Given task =
Report all lines holding "materials".

───── Data

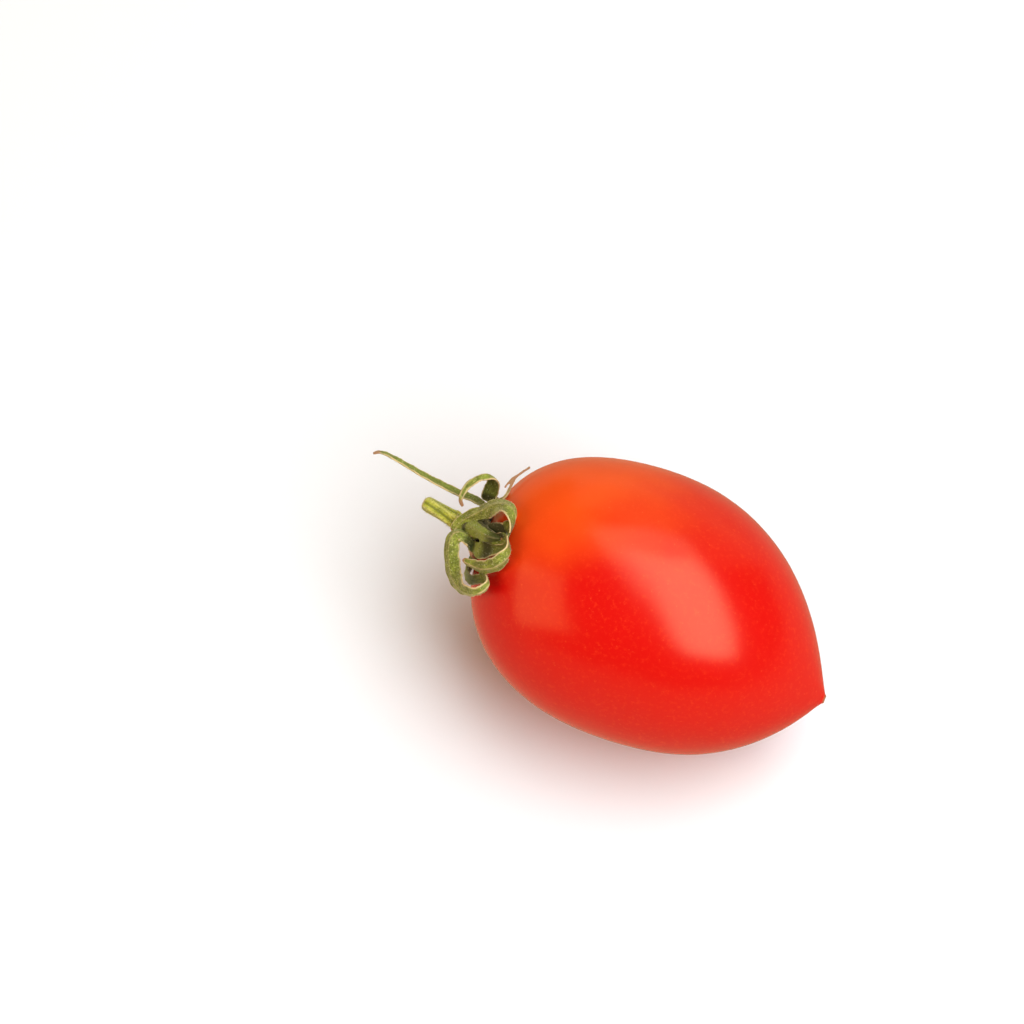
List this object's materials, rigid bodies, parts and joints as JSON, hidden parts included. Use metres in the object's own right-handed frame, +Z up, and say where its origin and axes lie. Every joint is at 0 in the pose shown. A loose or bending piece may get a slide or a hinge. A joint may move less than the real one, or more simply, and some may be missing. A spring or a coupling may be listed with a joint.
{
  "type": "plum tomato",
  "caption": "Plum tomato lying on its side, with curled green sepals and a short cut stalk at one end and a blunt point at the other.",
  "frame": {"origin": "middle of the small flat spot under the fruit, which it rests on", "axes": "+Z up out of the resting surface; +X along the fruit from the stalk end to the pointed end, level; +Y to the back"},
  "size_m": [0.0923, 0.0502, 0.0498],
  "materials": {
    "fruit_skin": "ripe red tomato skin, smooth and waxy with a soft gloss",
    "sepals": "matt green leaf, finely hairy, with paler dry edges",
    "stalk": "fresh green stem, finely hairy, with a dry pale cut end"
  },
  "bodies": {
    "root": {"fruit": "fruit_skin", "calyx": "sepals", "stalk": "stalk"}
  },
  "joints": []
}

──────────

The completed task =
List this object's materials, rigid bodies, parts and joints as JSON, hidden parts included. Use metres in the object's own right-handed frame, +Z up, and say where its origin and axes lie. Every joint is at 0 in the pose shown. A loose or bending piece may get a slide or a hinge. A joint may move less than the real one, or more simply, and some may be missing. A spring or a coupling may be listed with a joint.
  "materials": {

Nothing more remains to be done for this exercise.